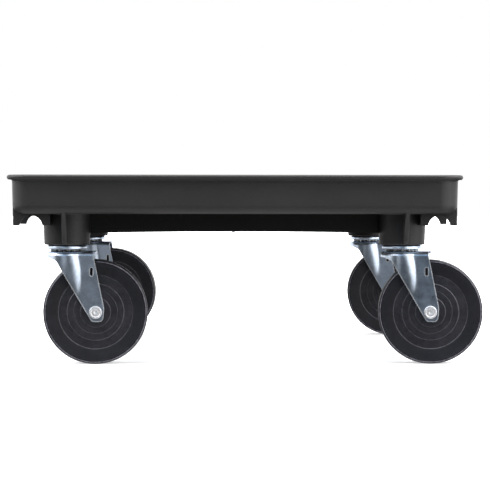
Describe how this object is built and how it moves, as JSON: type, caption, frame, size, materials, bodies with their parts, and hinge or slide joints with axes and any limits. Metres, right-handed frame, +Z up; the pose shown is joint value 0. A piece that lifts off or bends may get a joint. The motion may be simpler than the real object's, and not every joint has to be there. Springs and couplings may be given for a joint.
{
  "type": "furniture dolly",
  "caption": "Square moulded-plastic tray dolly with a raised rim, carried low to the floor on swivel stem casters with pressed forks and solid wheels.",
  "frame": {"origin": "centre of the tray floor's upper face, where the load stands", "axes": "+Z up; +X to the right seen from the front, the side the casters trail to, each turned by a few degrees; -Y towards the front"},
  "size_m": [0.577, 0.5468, 0.2297],
  "materials": {
    "tray_plastic": "moulded black plastic, satin",
    "wheel_plastic": "moulded black, satin, concentric rings",
    "zinc_plate": "bright zinc plate, bluish",
    "ball_steel": "dark steel, greased",
    "axle_steel": "bright zinc plate"
  },
  "bodies": {
    "deck": {"deck": "tray_plastic", "fl_kingpin": "zinc_plate", "fl_stem_washer": "zinc_plate", "fl_stem_nut": "zinc_plate", "fl_top_race": "zinc_plate", "fl_lower_race": "zinc_plate", "fr_kingpin": "zinc_plate", "fr_stem_washer": "zinc_plate", "fr_stem_nut": "zinc_plate", "fr_top_race": "zinc_plate", "fr_lower_race": "zinc_plate", "rl_kingpin": "zinc_plate", "rl_stem_washer": "zinc_plate", "rl_stem_nut": "zinc_plate", "rl_top_race": "zinc_plate", "rl_lower_race": "zinc_plate", "rr_kingpin": "zinc_plate", "rr_stem_washer": "zinc_plate", "rr_stem_nut": "zinc_plate", "rr_top_race": "zinc_plate", "rr_lower_race": "zinc_plate"},
    "fl_swivel": {"fl_fork": "zinc_plate", "fl_upper_balls": "ball_steel", "fl_lower_balls": "ball_steel", "fl_axle_sleeve": "axle_steel", "fl_axle_bolt": "axle_steel", "fl_axle_nut": "zinc_plate", "fl_washer_near": "zinc_plate", "fl_washer_far": "zinc_plate"},
    "fl_roller": {"fl_wheel": "wheel_plastic"},
    "fr_swivel": {"fr_fork": "zinc_plate", "fr_upper_balls": "ball_steel", "fr_lower_balls": "ball_steel", "fr_axle_sleeve": "axle_steel", "fr_axle_bolt": "axle_steel", "fr_axle_nut": "zinc_plate", "fr_washer_near": "zinc_plate", "fr_washer_far": "zinc_plate"},
    "fr_roller": {"fr_wheel": "wheel_plastic"},
    "rl_swivel": {"rl_fork": "zinc_plate", "rl_upper_balls": "ball_steel", "rl_lower_balls": "ball_steel", "rl_axle_sleeve": "axle_steel", "rl_axle_bolt": "axle_steel", "rl_axle_nut": "zinc_plate", "rl_washer_near": "zinc_plate", "rl_washer_far": "zinc_plate"},
    "rl_roller": {"rl_wheel": "wheel_plastic"},
    "rr_swivel": {"rr_fork": "zinc_plate", "rr_upper_balls": "ball_steel", "rr_lower_balls": "ball_steel", "rr_axle_sleeve": "axle_steel", "rr_axle_bolt": "axle_steel", "rr_axle_nut": "zinc_plate", "rr_washer_near": "zinc_plate", "rr_washer_far": "zinc_plate"},
    "rr_roller": {"rr_wheel": "wheel_plastic"}
  },
  "joints": [
    {"name": "fl_swivel_turn", "type": "hinge", "parent": "deck", "child": "fl_swivel", "pos_m": [-0.2048, -0.2048, -0.05], "axis": [0, 0, 1], "continuous": true},
    {"name": "fl_wheel_roll", "type": "hinge", "parent": "fl_swivel", "child": "fl_roller", "pos_m": [-0.17024, -0.20317, -0.1235], "axis": [-0.0471, 0.9989, 0], "continuous": true},
    {"name": "fr_swivel_turn", "type": "hinge", "parent": "deck", "child": "fr_swivel", "pos_m": [0.2048, -0.2048, -0.05], "axis": [0, 0, 1], "continuous": true},
    {"name": "fr_wheel_roll", "type": "hinge", "parent": "fr_swivel", "child": "fr_roller", "pos_m": [0.23918, -0.20866, -0.1235], "axis": [0.1115, 0.9938, 0], "continuous": true},
    {"name": "rl_swivel_turn", "type": "hinge", "parent": "deck", "child": "rl_swivel", "pos_m": [-0.2048, 0.2048, -0.05], "axis": [0, 0, 1], "continuous": true},
    {"name": "rl_wheel_roll", "type": "hinge", "parent": "rl_swivel", "child": "rl_roller", "pos_m": [-0.17023, 0.20335, -0.1235], "axis": [0.0419, 0.9991, 0], "continuous": true},
    {"name": "rr_swivel_turn", "type": "hinge", "parent": "deck", "child": "rr_swivel", "pos_m": [0.2048, 0.2048, -0.05], "axis": [0, 0, 1], "continuous": true},
    {"name": "rr_wheel_roll", "type": "hinge", "parent": "rr_swivel", "child": "rr_roller", "pos_m": [0.2393, 0.20215, -0.1235], "axis": [0.0767, 0.9971, 0], "continuous": true}
  ]
}
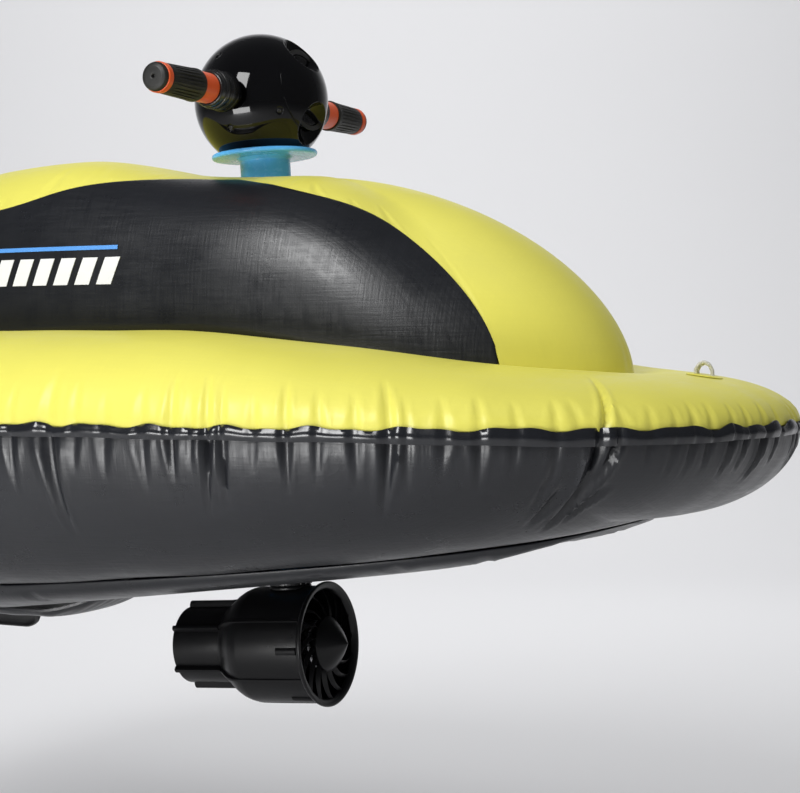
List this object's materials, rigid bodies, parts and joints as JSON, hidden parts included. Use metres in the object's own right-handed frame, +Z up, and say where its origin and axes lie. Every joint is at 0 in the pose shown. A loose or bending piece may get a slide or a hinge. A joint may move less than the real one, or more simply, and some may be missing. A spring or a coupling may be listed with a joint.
{
  "type": "inflatable electric water scooter",
  "caption": "Inflatable ride-on water scooter: air hull with a centre pod, raked column with a ball head and handlebar above deck, and a steerable electric thruster below.",
  "frame": {"origin": "where the steering axis crosses the plane of the hull's welded seam, close to the waterline", "axes": "+X to the bow, +Y to port, +Z up"},
  "size_m": [1.461, 0.856, 0.8539],
  "materials": {
    "yellow_sheet": "coated fabric, soft gloss, fine weave",
    "black_sheet": "coated fabric, glossy, fine weave",
    "gloss_black": "polished moulding",
    "thruster_black": "moulded, semi-gloss",
    "matte_black": "fine moulded texture",
    "grip_rubber": "matte rubber",
    "orange_plastic": "satin moulding",
    "blue_plastic": "satin moulding",
    "steel": "turned",
    "clear_cord": "translucent strand",
    "board_green": "circuit board"
  },
  "bodies": {
    "hull": {"tube_top_sheet": "yellow_sheet", "hull_bottom_sheet": "black_sheet", "keel_sheet": "black_sheet", "seam_flange": "black_sheet", "pod_top_panel": "yellow_sheet", "pod_side_panel_port": "black_sheet", "pod_side_panel_starboard": "black_sheet", "pod_web_fore": "black_sheet", "pod_web_aft": "black_sheet", "stern_pad": "black_sheet", "skeg_fin": "grip_rubber", "tow_patch": "yellow_sheet", "tow_loop": "clear_cord", "valve_body_port": "matte_black", "valve_body_starboard": "matte_black", "column_sleeve": "blue_plastic", "sleeve_nut": "matte_black", "upper_bush": "grip_rubber", "lower_bush": "grip_rubber"},
    "steering": {"steering_shaft": "steel", "head_base": "matte_black", "head_shell_port": "gloss_black", "head_shell_starboard": "gloss_black", "head_screw_1": "steel", "head_screw_2": "steel", "head_screw_3": "steel", "battery_pack": "matte_black", "control_board": "board_green", "button_cup": "matte_black", "button_dome": "grip_rubber", "bar_tube_port": "orange_plastic", "bar_tube_starboard": "orange_plastic", "bar_collar_port": "gloss_black", "bar_collar_starboard": "gloss_black", "wide_ring_port": "orange_plastic", "wide_ring_starboard": "orange_plastic", "grip_port": "grip_rubber", "grip_starboard": "grip_rubber", "end_ring_port": "orange_plastic", "end_ring_starboard": "orange_plastic", "end_cap_port": "matte_black", "end_cap_starboard": "matte_black", "thruster_case": "thruster_black", "thruster_nozzle": "thruster_black", "intake_guard": "thruster_black", "motor_can": "steel", "motor_stator": "thruster_black", "shaft_seal": "grip_rubber", "strut_collar": "grip_rubber", "motor_cable": "grip_rubber"},
    "propeller": {"propeller": "thruster_black", "motor_shaft": "steel"},
    "cap_seat": {"cap_gasket": "grip_rubber"},
    "battery_cap": {"battery_cap": "gloss_black"},
    "power_button": {"power_button": "orange_plastic"},
    "valve_cap_port": {"valve_cap_port": "matte_black"},
    "valve_cap_starboard": {"valve_cap_starboard": "matte_black"}
  },
  "joints": [
    {"name": "steering_turn", "type": "hinge", "parent": "hull", "child": "steering", "pos_m": [0, 0, 0], "axis": [-0.068, 0, 0.9977], "range_deg": [-45, 45]},
    {"name": "propeller_spin", "type": "hinge", "parent": "steering", "child": "propeller", "pos_m": [-0.08315, 0, -0.29474], "axis": [0.9977, 0, 0.068], "continuous": true},
    {"name": "cap_pull", "type": "slide", "parent": "steering", "child": "cap_seat", "axis": [0.9851, 0, 0.1719], "range_m": [0, 0.05]},
    {"name": "cap_twist", "type": "hinge", "parent": "cap_seat", "child": "battery_cap", "pos_m": [-0.02748, 0, 0.40316], "axis": [0.9851, 0, 0.1719], "range_deg": [0, 60]},
    {"name": "button_press", "type": "slide", "parent": "steering", "child": "power_button", "axis": [0.808, 0, -0.5892], "range_m": [0, 0.0025], "stiffness_N_per_m": 400, "springref_m": -0.0005},
    {"name": "valve_cap_port_open", "type": "hinge", "parent": "hull", "child": "valve_cap_port", "pos_m": [-0.6445, 0.085, 0.1206], "axis": [0, 1, 0], "range_deg": [0, 150]},
    {"name": "valve_cap_starboard_open", "type": "hinge", "parent": "hull", "child": "valve_cap_starboard", "pos_m": [-0.6445, -0.085, 0.1206], "axis": [0, 1, 0], "range_deg": [0, 150]}
  ]
}
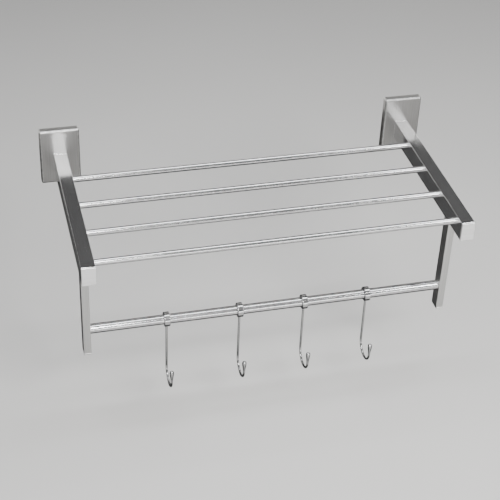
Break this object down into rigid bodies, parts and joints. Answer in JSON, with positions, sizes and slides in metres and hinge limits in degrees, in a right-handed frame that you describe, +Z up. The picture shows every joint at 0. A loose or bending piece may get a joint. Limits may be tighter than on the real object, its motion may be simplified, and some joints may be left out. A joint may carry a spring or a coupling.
{
  "type": "towel rack",
  "caption": "Wall-mounted towel rack: round-bar shelf between two rectangular arms, with a towel rail and sliding hooks hung below on two drop bars.",
  "frame": {"origin": "centre of the four wall screws, on the wall", "axes": "+X along the bars, -Y out from the wall into the room, +Z up"},
  "size_m": [0.666, 0.334, 0.3378],
  "materials": {
    "cover_steel": "satin stainless steel, finely brushed",
    "arm_steel": "polished stainless steel",
    "cap_steel": "bright satin stainless steel",
    "bar_steel": "polished stainless steel tube",
    "drop_steel": "satin stainless steel",
    "rail_steel": "polished stainless steel tube",
    "hook_steel": "polished stainless steel",
    "bracket_steel": "zinc-plated pressed steel",
    "screw_steel": "plain stainless steel set screw",
    "liner_plastic": "moulded nylon"
  },
  "bodies": {
    "rack": {"wall_bracket_left": "bracket_steel", "wall_bracket_right": "bracket_steel", "wall_cover_left": "cover_steel", "wall_cover_right": "cover_steel", "grub_screw_left": "screw_steel", "grub_screw_right": "screw_steel", "arm_left": "arm_steel", "arm_right": "arm_steel", "arm_cap_left": "cap_steel", "arm_cap_right": "cap_steel", "shelf_bar_1": "bar_steel", "shelf_bar_2": "bar_steel", "shelf_bar_3": "bar_steel", "shelf_bar_4": "bar_steel", "drop_bar_left": "drop_steel", "drop_bar_right": "drop_steel", "drop_foot_left": "drop_steel", "drop_foot_right": "drop_steel", "towel_rail": "rail_steel"},
    "hook_1_liner": {"hook_liner_1": "liner_plastic"},
    "hook_1": {"hook_ring_1": "hook_steel", "hook_wire_1": "hook_steel"},
    "hook_2_liner": {"hook_liner_2": "liner_plastic"},
    "hook_2": {"hook_ring_2": "hook_steel", "hook_wire_2": "hook_steel"},
    "hook_3_liner": {"hook_liner_3": "liner_plastic"},
    "hook_3": {"hook_ring_3": "hook_steel", "hook_wire_3": "hook_steel"},
    "hook_4_liner": {"hook_liner_4": "liner_plastic"},
    "hook_4": {"hook_ring_4": "hook_steel", "hook_wire_4": "hook_steel"}
  },
  "joints": [
    {"name": "hook_1_slide", "type": "slide", "parent": "rack", "child": "hook_1_liner", "axis": [1, 0, 0], "range_m": [-0.119, 0.0555]},
    {"name": "hook_1_swing", "type": "hinge", "parent": "hook_1_liner", "child": "hook_1", "pos_m": [-0.17, -0.263, -0.168], "axis": [1, 0, 0], "range_deg": [-180, 180]},
    {"name": "hook_2_slide", "type": "slide", "parent": "rack", "child": "hook_2_liner", "axis": [1, 0, 0], "range_m": [-0.0555, 0.0495]},
    {"name": "hook_2_swing", "type": "hinge", "parent": "hook_2_liner", "child": "hook_2", "pos_m": [-0.049, -0.263, -0.168], "axis": [1, 0, 0], "range_deg": [-180, 180]},
    {"name": "hook_3_slide", "type": "slide", "parent": "rack", "child": "hook_3_liner", "axis": [1, 0, 0], "range_m": [-0.0495, 0.049]},
    {"name": "hook_3_swing", "type": "hinge", "parent": "hook_3_liner", "child": "hook_3", "pos_m": [0.06, -0.263, -0.168], "axis": [1, 0, 0], "range_deg": [-180, 180]},
    {"name": "hook_4_slide", "type": "slide", "parent": "rack", "child": "hook_4_liner", "axis": [1, 0, 0], "range_m": [-0.049, 0.121]},
    {"name": "hook_4_swing", "type": "hinge", "parent": "hook_4_liner", "child": "hook_4", "pos_m": [0.168, -0.263, -0.168], "axis": [1, 0, 0], "range_deg": [-180, 180]}
  ]
}
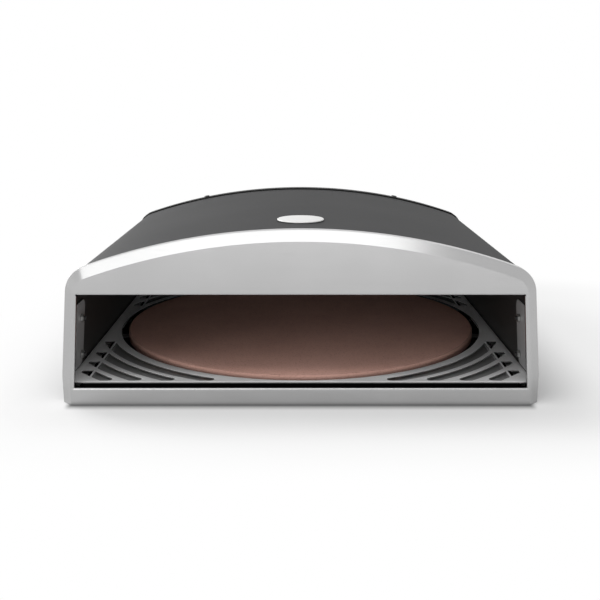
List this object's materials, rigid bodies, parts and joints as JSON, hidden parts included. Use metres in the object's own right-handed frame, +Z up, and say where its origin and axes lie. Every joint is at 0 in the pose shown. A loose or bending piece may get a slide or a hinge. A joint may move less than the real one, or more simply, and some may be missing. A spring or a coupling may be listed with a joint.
{
  "type": "grill-top pizza oven",
  "caption": "Low arched grill-top pizza oven: stainless front frame with a wide open mouth, painted hood, slotted steel plate and a round lift-out stone.",
  "frame": {"origin": "middle of the footprint, on the surface that the oven stands on", "axes": "+Z up, -Y out of the open mouth at the front, +X to the right seen from the front; the left and right halves mirror each other across X = 0"},
  "size_m": [0.4, 0.389, 0.1474],
  "materials": {
    "fascia_steel": "satin stainless with a fine brush",
    "hood_paint": "satin charcoal high-heat paint",
    "rear_paint": "satin charcoal high-heat paint",
    "rail_paint": "satin black high-heat paint",
    "gusset_paint": "satin black high-heat paint",
    "rivet_steel": "plain steel",
    "plate_steel": "satin sheet steel",
    "baffle_steel": "plain sheet steel",
    "baking_stone": "matt reddish-brown fired stone",
    "bracket_steel": "satin sheet",
    "black_screw": "black oxide",
    "bright_nut": "bright zinc",
    "bolt_steel": "plain steel",
    "badge_metal": "pale satin metal, blank",
    "push_nut_steel": "plain steel"
  },
  "bodies": {
    "oven": {"front_fascia": "fascia_steel", "hood_shell": "hood_paint", "rear_panel": "rear_paint", "base_rail_left": "rail_paint", "base_rail_right": "rail_paint", "base_rail_front": "rail_paint", "base_rail_rear": "rail_paint", "corner_gusset_front_left": "gusset_paint", "corner_gusset_front_right": "gusset_paint", "corner_gusset_rear_left": "gusset_paint", "corner_gusset_rear_right": "gusset_paint", "corner_rivet_1": "rivet_steel", "corner_rivet_2": "rivet_steel", "corner_rivet_3": "rivet_steel", "corner_rivet_4": "rivet_steel", "corner_rivet_5": "rivet_steel", "corner_rivet_6": "rivet_steel", "corner_rivet_7": "rivet_steel", "corner_rivet_8": "rivet_steel", "heat_plate": "plate_steel", "slot_baffle_front_left": "baffle_steel", "slot_baffle_front_right": "baffle_steel", "slot_baffle_rear_left": "baffle_steel", "slot_baffle_rear_right": "baffle_steel", "fascia_bracket_left": "bracket_steel", "fascia_bracket_right": "bracket_steel", "bracket_screw_left_1": "black_screw", "bracket_screw_left_2": "black_screw", "bracket_screw_right_1": "black_screw", "bracket_screw_right_2": "black_screw", "hood_screw_left_1": "black_screw", "hood_screw_left_2": "black_screw", "hood_screw_left_3": "black_screw", "hood_screw_right_1": "black_screw", "hood_screw_right_2": "black_screw", "hood_screw_right_3": "black_screw", "rear_flange_screw_1": "black_screw", "rear_flange_screw_2": "black_screw", "rear_flange_screw_3": "black_screw", "rear_flange_screw_4": "black_screw", "rear_flange_screw_5": "black_screw", "rear_flange_screw_6": "black_screw", "rear_skirt_screw_1": "black_screw", "rear_skirt_screw_2": "black_screw", "rear_skirt_screw_3": "black_screw", "bracket_nut_left_1": "bright_nut", "bracket_nut_left_2": "bright_nut", "bracket_nut_right_1": "bright_nut", "bracket_nut_right_2": "bright_nut", "plate_bolt_1": "bolt_steel", "plate_bolt_2": "bolt_steel", "plate_bolt_3": "bolt_steel", "plate_bolt_4": "bolt_steel", "badge_disc": "badge_metal", "badge_push_nut_1": "push_nut_steel", "badge_push_nut_2": "push_nut_steel"},
    "stone": {"pizza_stone": "baking_stone"}
  },
  "joints": [
    {"name": "stone_lift", "type": "slide", "parent": "oven", "child": "stone", "axis": [0, 0, 1], "range_m": [0, 0.026]}
  ]
}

^^^^

## REQUIREMENTS
Only the number is needed here: how many lines of the records contain "degrees"?

## EXPECTED ANSWER
2